- Data provided
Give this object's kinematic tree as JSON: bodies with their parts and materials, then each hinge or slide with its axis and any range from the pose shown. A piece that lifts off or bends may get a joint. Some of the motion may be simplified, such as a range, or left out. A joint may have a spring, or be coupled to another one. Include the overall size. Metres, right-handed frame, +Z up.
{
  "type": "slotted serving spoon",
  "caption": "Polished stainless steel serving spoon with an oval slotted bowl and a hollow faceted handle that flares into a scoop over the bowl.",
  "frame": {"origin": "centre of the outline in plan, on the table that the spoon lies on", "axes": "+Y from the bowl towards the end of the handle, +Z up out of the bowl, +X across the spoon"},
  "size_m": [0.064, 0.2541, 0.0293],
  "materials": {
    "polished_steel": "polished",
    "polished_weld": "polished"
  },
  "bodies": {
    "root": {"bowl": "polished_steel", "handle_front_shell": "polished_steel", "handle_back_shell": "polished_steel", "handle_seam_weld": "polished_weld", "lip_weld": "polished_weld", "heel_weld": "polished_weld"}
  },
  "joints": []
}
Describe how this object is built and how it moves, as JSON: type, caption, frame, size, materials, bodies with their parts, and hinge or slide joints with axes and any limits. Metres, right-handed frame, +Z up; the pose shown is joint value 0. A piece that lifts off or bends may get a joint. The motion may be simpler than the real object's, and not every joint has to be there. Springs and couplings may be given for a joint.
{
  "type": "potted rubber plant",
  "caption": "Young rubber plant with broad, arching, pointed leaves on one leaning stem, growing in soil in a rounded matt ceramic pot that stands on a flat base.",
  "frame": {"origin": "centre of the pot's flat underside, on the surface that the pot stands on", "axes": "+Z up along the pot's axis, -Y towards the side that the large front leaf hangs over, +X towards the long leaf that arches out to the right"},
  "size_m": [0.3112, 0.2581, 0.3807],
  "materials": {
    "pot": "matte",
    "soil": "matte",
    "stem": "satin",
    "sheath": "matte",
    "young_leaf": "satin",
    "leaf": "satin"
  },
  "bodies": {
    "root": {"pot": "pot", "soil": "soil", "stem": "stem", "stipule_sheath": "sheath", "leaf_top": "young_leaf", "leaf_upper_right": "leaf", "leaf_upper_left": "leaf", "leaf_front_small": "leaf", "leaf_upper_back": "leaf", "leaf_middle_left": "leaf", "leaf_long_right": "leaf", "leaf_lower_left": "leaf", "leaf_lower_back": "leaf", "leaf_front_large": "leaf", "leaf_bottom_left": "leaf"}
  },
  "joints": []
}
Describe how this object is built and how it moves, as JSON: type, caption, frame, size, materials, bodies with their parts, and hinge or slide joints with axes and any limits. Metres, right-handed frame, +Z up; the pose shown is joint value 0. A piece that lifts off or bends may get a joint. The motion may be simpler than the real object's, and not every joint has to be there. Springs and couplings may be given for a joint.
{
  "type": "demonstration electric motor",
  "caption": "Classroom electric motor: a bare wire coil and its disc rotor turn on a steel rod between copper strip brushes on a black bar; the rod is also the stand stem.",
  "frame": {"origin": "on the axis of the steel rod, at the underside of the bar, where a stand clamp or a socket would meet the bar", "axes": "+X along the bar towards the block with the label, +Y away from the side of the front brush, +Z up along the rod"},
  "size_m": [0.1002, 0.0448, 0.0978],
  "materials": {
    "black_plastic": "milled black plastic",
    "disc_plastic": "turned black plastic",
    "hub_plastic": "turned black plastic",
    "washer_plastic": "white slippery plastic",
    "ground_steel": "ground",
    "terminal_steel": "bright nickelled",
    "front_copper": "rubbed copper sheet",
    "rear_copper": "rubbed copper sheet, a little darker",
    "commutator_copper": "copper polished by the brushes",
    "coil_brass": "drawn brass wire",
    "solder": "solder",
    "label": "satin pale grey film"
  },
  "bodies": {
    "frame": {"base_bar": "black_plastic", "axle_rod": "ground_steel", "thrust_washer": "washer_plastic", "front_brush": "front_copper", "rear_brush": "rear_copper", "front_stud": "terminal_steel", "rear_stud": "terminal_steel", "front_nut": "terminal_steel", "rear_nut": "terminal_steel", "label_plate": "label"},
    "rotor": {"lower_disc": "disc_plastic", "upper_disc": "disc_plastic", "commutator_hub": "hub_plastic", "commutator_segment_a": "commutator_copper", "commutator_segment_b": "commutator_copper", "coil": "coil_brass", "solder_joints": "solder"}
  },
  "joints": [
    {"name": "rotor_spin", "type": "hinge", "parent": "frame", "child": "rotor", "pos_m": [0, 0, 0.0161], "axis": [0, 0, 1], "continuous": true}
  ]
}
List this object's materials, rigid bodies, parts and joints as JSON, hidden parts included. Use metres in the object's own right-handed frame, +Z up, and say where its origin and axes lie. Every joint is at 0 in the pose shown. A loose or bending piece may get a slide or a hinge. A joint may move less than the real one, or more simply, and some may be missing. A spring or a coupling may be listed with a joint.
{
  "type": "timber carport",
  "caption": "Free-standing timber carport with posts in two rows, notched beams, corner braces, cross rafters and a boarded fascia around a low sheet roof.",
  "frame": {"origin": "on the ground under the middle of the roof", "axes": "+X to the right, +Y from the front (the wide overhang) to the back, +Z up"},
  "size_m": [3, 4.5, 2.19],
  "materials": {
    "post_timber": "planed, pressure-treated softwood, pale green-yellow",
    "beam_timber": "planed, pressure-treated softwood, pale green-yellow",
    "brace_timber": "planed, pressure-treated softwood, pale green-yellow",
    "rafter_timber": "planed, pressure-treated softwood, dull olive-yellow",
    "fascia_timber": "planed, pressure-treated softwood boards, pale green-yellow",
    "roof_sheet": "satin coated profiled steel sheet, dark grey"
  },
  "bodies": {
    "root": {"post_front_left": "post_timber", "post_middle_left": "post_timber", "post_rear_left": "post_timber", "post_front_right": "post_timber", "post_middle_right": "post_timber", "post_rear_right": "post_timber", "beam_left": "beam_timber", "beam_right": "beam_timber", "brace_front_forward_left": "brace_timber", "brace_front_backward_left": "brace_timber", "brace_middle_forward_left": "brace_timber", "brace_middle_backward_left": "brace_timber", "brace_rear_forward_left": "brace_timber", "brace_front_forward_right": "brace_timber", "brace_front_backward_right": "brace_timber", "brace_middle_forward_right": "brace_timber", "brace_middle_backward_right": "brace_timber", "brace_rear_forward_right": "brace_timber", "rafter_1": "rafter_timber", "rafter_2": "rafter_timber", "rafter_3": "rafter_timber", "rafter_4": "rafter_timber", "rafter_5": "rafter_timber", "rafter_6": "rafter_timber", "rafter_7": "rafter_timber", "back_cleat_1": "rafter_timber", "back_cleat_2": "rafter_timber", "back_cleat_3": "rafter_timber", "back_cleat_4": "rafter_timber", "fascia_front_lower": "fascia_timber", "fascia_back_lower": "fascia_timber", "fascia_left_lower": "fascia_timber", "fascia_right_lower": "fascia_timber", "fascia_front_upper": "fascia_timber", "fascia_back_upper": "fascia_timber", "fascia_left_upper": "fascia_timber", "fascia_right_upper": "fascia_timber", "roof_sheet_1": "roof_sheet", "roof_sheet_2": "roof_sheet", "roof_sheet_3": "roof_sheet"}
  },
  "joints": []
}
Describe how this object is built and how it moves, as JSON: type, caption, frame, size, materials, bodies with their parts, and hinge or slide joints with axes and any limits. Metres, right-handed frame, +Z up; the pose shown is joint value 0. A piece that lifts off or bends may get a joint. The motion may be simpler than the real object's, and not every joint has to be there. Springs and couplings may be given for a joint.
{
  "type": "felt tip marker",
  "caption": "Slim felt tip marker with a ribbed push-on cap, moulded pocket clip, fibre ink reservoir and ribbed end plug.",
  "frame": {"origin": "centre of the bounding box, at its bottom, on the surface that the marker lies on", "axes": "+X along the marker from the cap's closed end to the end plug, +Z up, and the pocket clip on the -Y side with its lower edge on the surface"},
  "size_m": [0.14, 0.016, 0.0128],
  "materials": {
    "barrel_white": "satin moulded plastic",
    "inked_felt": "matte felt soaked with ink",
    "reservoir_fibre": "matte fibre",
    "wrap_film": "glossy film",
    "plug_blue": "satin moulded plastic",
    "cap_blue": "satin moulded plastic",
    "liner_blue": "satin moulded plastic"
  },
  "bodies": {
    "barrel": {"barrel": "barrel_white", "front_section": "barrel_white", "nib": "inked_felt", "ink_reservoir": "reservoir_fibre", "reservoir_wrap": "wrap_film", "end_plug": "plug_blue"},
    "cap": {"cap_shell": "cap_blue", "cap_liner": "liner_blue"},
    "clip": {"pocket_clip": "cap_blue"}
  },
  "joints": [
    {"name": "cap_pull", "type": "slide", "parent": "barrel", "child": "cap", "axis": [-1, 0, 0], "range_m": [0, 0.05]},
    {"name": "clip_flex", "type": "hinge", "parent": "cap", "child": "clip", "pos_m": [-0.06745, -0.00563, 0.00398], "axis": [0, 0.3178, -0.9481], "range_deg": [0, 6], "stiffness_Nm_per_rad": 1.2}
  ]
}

- Prompt
Look for the word "where" in every line of the listing and copy the lines that have it.

- Exercise result
  "frame": {"origin": "on the axis of the steel rod, at the underside of the bar, where a stand clamp or a socket would meet the bar", "axes": "+X along the bar towards the block with the label, +Y away from the side of the front brush, +Z up along the rod"},
List this object's materials, rigid bodies, parts and joints as JSON, hidden parts included. Use metres in the object's own right-handed frame, +Z up, and say where its origin and axes lie. Every joint is at 0 in the pose shown. A loose or bending piece may get a slide or a hinge. A joint may move less than the real one, or more simply, and some may be missing. A spring or a coupling may be listed with a joint.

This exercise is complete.